Guardrails & safety¶

Safety is built on hook points: tool output is treated as untrusted data, and blocking guardrails stop the run cleanly (a guardrail stop reason, not a crash).

PII redaction¶

Redacts email / SSN / credit-card / phone / IPv4 from tool output before it reaches the model or the trace, and from the final answer:

from spine_middleware import PIIRedaction

agent = Agent("openai:gpt-4o-mini", tools=tools, middleware=[PIIRedaction()])

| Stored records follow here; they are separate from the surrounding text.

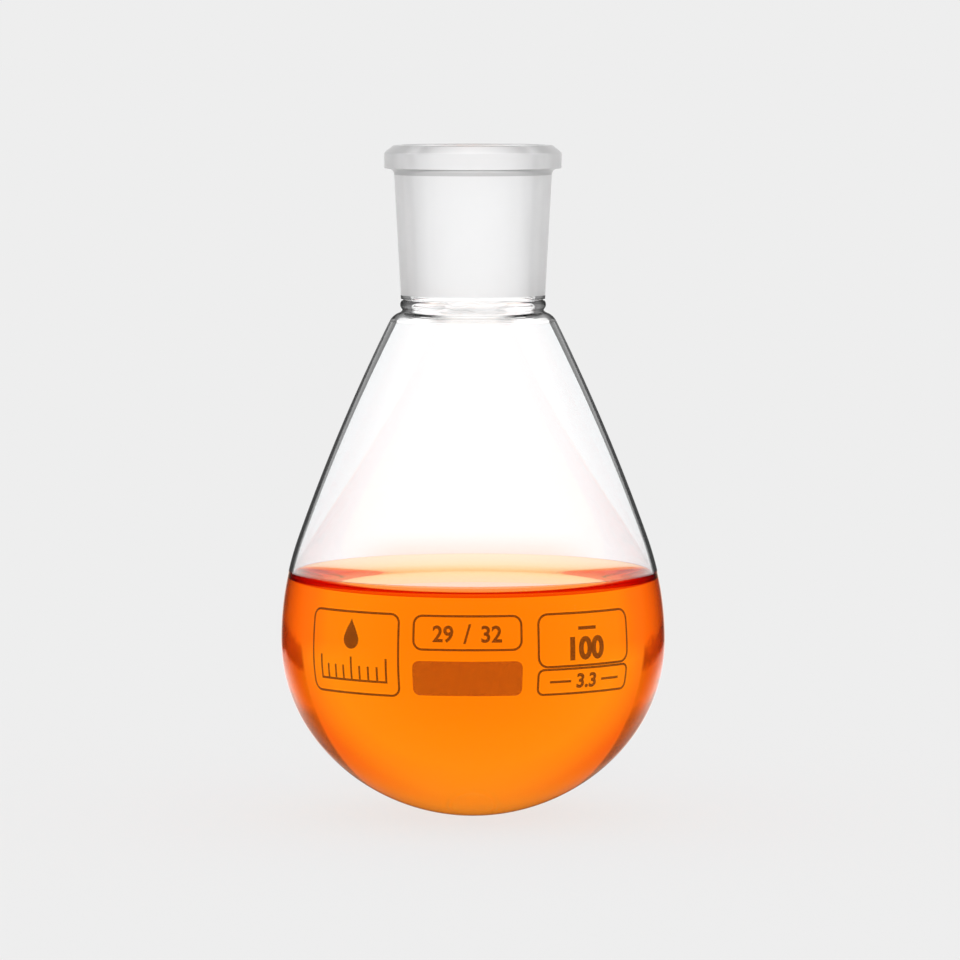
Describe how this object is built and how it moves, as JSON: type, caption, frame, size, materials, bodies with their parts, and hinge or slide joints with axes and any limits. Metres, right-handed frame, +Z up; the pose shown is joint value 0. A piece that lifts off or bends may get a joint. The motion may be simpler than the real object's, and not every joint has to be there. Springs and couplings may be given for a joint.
{
  "type": "pear-shaped flask",
  "caption": "Pear-shaped glass flask with a rimmed conical ground socket at the top, a round closed bottom, small printed panels and an orange liquid filling to just above its widest part.",
  "frame": {"origin": "centre of the socket's flat top face, on the axis", "axes": "+Z up along the axis, out of the mouth; -Y towards the printed panels"},
  "size_m": [0.0806, 0.0807, 0.1404],
  "materials": {
    "ground_glass": "clear borosilicate glass, its bore ground to a matt white",
    "clear_glass": "clear, fire-polished borosilicate glass",
    "liquid": "clear orange watery liquid",
    "print_lines": "fired brown enamel, thin lines",
    "print_solid": "fired brown enamel, slightly translucent"
  },
  "bodies": {
    "root": {"ground_socket": "ground_glass", "seal_ring": "clear_glass", "pear_bulb": "clear_glass", "orange_liquid": "liquid", "maker_panel": "print_lines", "joint_size_panel": "print_lines", "writing_patch": "print_solid", "capacity_panel": "print_lines", "glass_type_panel": "print_lines"}
  },
  "joints": []
}
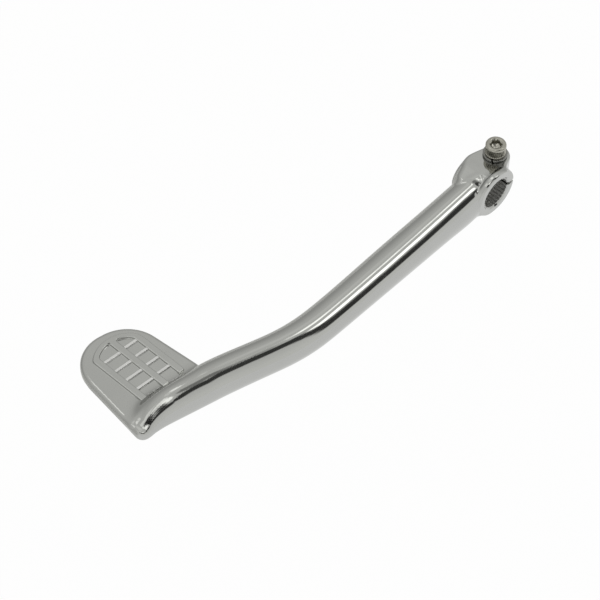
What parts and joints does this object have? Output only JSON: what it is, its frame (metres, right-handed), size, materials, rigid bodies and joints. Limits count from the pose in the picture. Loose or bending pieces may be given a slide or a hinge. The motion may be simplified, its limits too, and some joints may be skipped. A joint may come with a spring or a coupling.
{
  "type": "kick start lever",
  "caption": "Kick start lever: a clamp boss with a serrated shaft bore, a bent round arm and a foot pad with a raised tread, closed by a pinch bolt on a split washer.",
  "frame": {"origin": "on the shaft bore's axis, half way along the bore", "axes": "+X away from the arm, out through the clamp slit; +Y along the bore, outward from the engine, the way the foot pad reaches; +Z the way the tread and the bolt head face"},
  "size_m": [0.2291, 0.0782, 0.0304],
  "materials": {
    "plated_steel": "polished and chrome plated",
    "bolt_steel": "turned steel with a knurled head",
    "washer_steel": "plain spring steel"
  },
  "bodies": {
    "root": {"lever": "plated_steel", "pinch_bolt": "bolt_steel", "lock_washer": "washer_steel"}
  },
  "joints": []
}
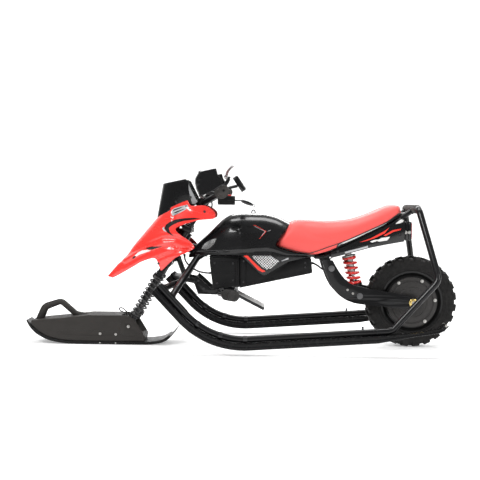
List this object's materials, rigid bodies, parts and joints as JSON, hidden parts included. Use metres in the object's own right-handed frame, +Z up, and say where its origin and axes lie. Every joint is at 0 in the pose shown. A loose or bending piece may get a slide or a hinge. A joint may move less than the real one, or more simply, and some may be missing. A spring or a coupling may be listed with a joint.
{
  "type": "electric snow scooter",
  "caption": "Electric snow scooter with a sprung front ski, hub-motor rear wheel, tubular frame with side runners, red cowl and seat",
  "frame": {"origin": "On the floor under the middle of the scooter's length", "axes": "+X runs to the tail, -X to the ski's tip, +Z is up, and the brake lever is on -Y"},
  "size_m": [1.7128, 0.644, 0.7051],
  "materials": {
    "frame_black": "powder coat, satin",
    "skid_black": "moulded, satin",
    "tank_black": "gloss with line decals",
    "cowl_red": "gloss with crescent decals",
    "seat_red": "vinyl, matte, piped seams",
    "grip_rubber": "ribbed",
    "tyre_rubber": "knobbly",
    "hub_black": "painted cast covers",
    "steel_bright": "zinc plated",
    "brass_axle": "plated",
    "smoked": "smoked, see-through",
    "spring_red": "gloss paint",
    "spring_black": "gloss paint",
    "lamp_red": "lens",
    "ski_black": "moulded, satin",
    "cable_black": "sheath",
    "cell_blue": "wrap",
    "button_red": "moulded"
  },
  "bodies": {
    "chassis": {"main_frame": "frame_black", "front_arch": "frame_black", "left_side_frame": "frame_black", "right_side_frame": "frame_black", "rear_hoop": "frame_black", "left_skid": "skid_black", "right_skid": "skid_black", "peg_frame": "frame_black", "left_foot_peg": "grip_rubber", "right_foot_peg": "grip_rubber", "tank_cover": "tank_black", "left_side_panel": "tank_black", "right_side_panel": "tank_black", "controller_case": "skid_black", "motor_controller": "steel_bright", "battery_case": "skid_black", "battery_pack": "cell_blue", "box_lid": "skid_black", "seat_pan": "skid_black", "seat_cushion": "seat_red", "left_tail_cover": "tank_black", "right_tail_cover": "tank_black", "tail_lamp": "lamp_red", "control_cable": "cable_black", "motor_cable": "cable_black"},
    "steering": {"steerer": "frame_black", "upper_yoke": "frame_black", "left_stanchion": "frame_black", "right_stanchion": "frame_black", "handlebar": "frame_black", "left_grip": "grip_rubber", "lever_perch": "skid_black", "left_hand_guard": "tank_black", "right_hand_guard": "tank_black", "display": "tank_black", "switch_box": "skid_black", "cowl": "cowl_red", "windshield": "smoked", "brake_cable": "cable_black"},
    "throttle": {"throttle_grip": "grip_rubber"},
    "lever": {"brake_lever": "steel_bright"},
    "button": {"stop_button": "button_red"},
    "fork": {"left_fork_slider": "steel_bright", "right_fork_slider": "steel_bright", "left_fork_spring": "spring_black", "right_fork_spring": "spring_black", "ski_axle": "steel_bright"},
    "ski": {"ski_body": "ski_black", "ski_base": "ski_black"},
    "arm": {"swing_arm": "frame_black", "arm_bolt": "steel_bright", "shock_bolt": "steel_bright", "axle": "brass_axle"},
    "wheel": {"tyre": "tyre_rubber", "hub_motor": "hub_black"},
    "shock_upper": {"shock_body": "steel_bright"},
    "shock_lower": {"shock_rod": "steel_bright", "shock_spring": "spring_red"},
    "brake": {"brake_plate": "steel_bright"}
  },
  "joints": [
    {"name": "steer", "type": "hinge", "parent": "chassis", "child": "steering", "pos_m": [-0.2822, 0, 0.346], "axis": [0.5075, 0, 0.8616], "range_deg": [-25, 25]},
    {"name": "fork_travel", "type": "slide", "parent": "steering", "child": "fork", "axis": [0.5075, 0, 0.8616], "range_m": [0, 0.03], "stiffness_N_per_m": 16000, "springref_m": -0.04, "deforming": ["left_fork_spring", "right_fork_spring"]},
    {"name": "ski_pitch", "type": "hinge", "parent": "fork", "child": "ski", "pos_m": [-0.4436, 0, 0.072], "axis": [0, 1, 0], "range_deg": [-12, 12]},
    {"name": "twist_throttle", "type": "hinge", "parent": "steering", "child": "throttle", "pos_m": [-0.07642, 0.195, 0.60493], "axis": [0.1139, 0.9923, 0.0488], "range_deg": [-60, 0], "stiffness_Nm_per_rad": 0.5, "springref_deg": 34.38},
    {"name": "brake_lever_pull", "type": "hinge", "parent": "steering", "child": "lever", "pos_m": [-0.0576, -0.186, 0.662], "axis": [-0.8616, 0, 0.5075], "range_deg": [-18, 0], "stiffness_Nm_per_rad": 2, "springref_deg": 34.38},
    {"name": "stop_button_press", "type": "slide", "parent": "steering", "child": "button", "axis": [0, 0, -1], "range_m": [0, 0.0035], "stiffness_N_per_m": 900, "springref_m": -0.004},
    {"name": "arm_travel", "type": "hinge", "parent": "chassis", "child": "arm", "pos_m": [0.3544, 0, 0.312], "axis": [0, -1, 0], "range_deg": [0, 7], "stiffness_Nm_per_rad": 3000, "springref_deg": -8.59},
    {"name": "wheel_spin", "type": "hinge", "parent": "arm", "child": "wheel", "pos_m": [0.6764, 0, 0.18], "axis": [0, 1, 0], "continuous": true},
    {"name": "shock_tilt", "type": "hinge", "parent": "chassis", "child": "shock_upper", "pos_m": [0.4204, 0, 0.392], "axis": [0, -1, 0], "range_deg": [0, 4.9]},
    {"name": "shock_stroke", "type": "slide", "parent": "shock_upper", "child": "shock_lower", "axis": [-0.2389, 0, 0.9711], "range_m": [0, 0.0106], "deforming": ["shock_spring"]},
    {"name": "foot_brake", "type": "hinge", "parent": "chassis", "child": "brake", "pos_m": [-0.0196, 0, 0.211], "axis": [0, 1, 0], "range_deg": [0, 20], "stiffness_Nm_per_rad": 6, "springref_deg": -40.11}
  ],
  "couplings": [
    {"joint": "shock_tilt", "follows": "arm_travel", "ratio": 0.6886},
    {"joint": "shock_stroke", "follows": "arm_travel", "m_per_rad": 0.0857}
  ]
}
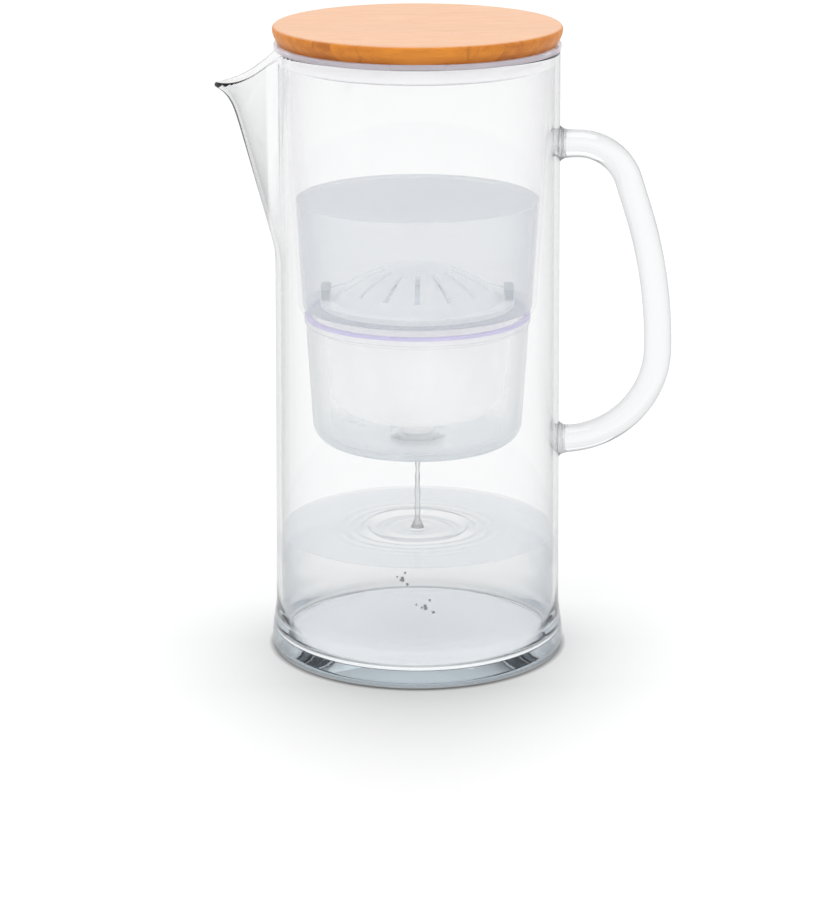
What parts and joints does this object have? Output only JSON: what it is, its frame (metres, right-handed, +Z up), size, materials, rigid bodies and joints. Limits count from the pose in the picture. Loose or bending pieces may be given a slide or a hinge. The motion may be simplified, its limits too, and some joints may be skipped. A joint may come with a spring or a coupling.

Prompt-injection screening¶

Treats tool output as untrusted — annotate with a caution banner (default) or block on injection patterns:

from spine_middleware import PromptInjectionScreen

# annotate (default) — wrap suspicious output so the model treats it as data
PromptInjectionScreen()
# or hard-block
PromptInjectionScreen(action="block")

Content policy¶

Block the user input and/or the final answer on banned patterns or a custom predicate:

from spine_middleware import ContentPolicy

ContentPolicy(banned=["password", "ssn"])
ContentPolicy(validate=lambda text: len(text) < 2000)

Reliability primitives¶

Middleware	Protects against
`CircuitBreaker`	repeated provider failures — fail fast for a cooldown
`RateLimit`	exceeding a call budget (token bucket)
`Idempotency`	duplicate side effects on retries
`Sandbox`	runaway CPU/memory in a sync tool (subprocess + rlimits)

Per-tenant budgets¶

Enforce a cumulative cost/token ceiling per tenant across many runs:

from spine_middleware import TenantBudget

budget = TenantBudget(max_cost_usd=10.0)
agent = Agent("openai:gpt-4o-mini", middleware=[budget], tenant_id="acme")

Sandbox scope

Sandbox is a resource sandbox (stops runaway CPU/memory/hangs), not a security jail. For genuinely untrusted code use a container or VM boundary.